━━━━━ Records provided

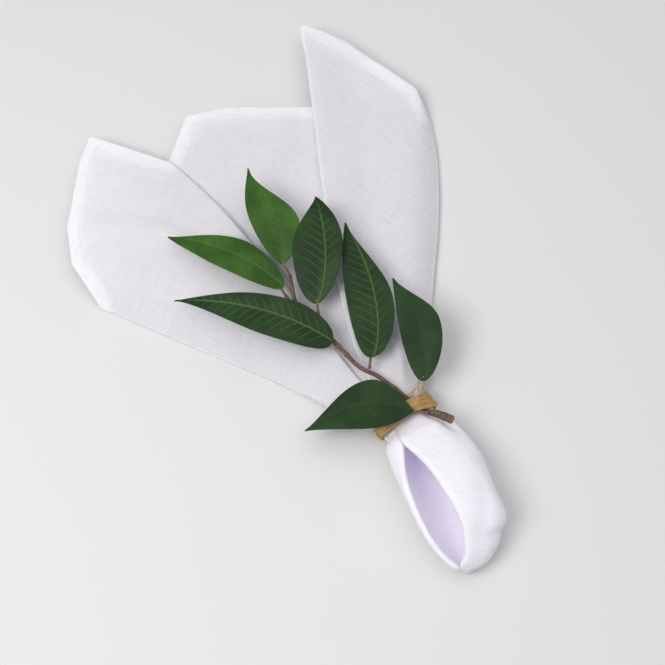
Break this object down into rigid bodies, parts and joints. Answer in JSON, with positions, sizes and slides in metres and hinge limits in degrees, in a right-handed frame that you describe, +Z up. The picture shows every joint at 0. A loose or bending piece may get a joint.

━━━━━━━━━━
━━━━━ Records provided

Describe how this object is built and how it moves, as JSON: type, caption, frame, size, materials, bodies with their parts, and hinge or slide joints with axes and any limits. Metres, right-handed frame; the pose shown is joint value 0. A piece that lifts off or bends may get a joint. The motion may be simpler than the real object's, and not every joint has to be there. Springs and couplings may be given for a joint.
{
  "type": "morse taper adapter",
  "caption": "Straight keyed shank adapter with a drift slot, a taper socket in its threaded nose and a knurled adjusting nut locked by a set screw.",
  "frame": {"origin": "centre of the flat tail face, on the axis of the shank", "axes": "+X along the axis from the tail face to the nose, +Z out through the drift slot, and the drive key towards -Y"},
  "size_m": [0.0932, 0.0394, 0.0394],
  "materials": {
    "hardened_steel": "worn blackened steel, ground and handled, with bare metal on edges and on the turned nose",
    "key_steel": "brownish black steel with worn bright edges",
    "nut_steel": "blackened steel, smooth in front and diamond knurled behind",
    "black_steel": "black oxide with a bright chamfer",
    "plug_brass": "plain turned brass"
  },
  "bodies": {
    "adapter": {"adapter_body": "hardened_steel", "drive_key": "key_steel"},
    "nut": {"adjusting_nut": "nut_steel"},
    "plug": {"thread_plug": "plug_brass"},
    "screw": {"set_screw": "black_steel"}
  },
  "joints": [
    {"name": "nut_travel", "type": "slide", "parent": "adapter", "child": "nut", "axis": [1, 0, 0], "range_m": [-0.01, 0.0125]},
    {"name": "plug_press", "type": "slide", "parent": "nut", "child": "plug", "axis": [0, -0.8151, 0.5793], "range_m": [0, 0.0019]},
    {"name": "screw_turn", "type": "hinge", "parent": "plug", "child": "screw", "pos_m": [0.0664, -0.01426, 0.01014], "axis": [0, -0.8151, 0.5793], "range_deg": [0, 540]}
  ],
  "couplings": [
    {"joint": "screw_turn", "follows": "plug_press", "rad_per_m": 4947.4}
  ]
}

━━━━━━━━━━

Using the entries above, return each line in which the word "materials" occurs.

Final result:
Describe how this object is built and how it moves, as JSON: type, caption, frame, size, materials, bodies with their parts, and hinge or slide joints with axes and any limits. Metres, right-handed frame; the pose shown is joint value 0. A piece that lifts off or bends may get a joint. The motion may be simpler than the real object's, and not every joint has to be there. Springs and couplings may be given for a joint.
  "materials": {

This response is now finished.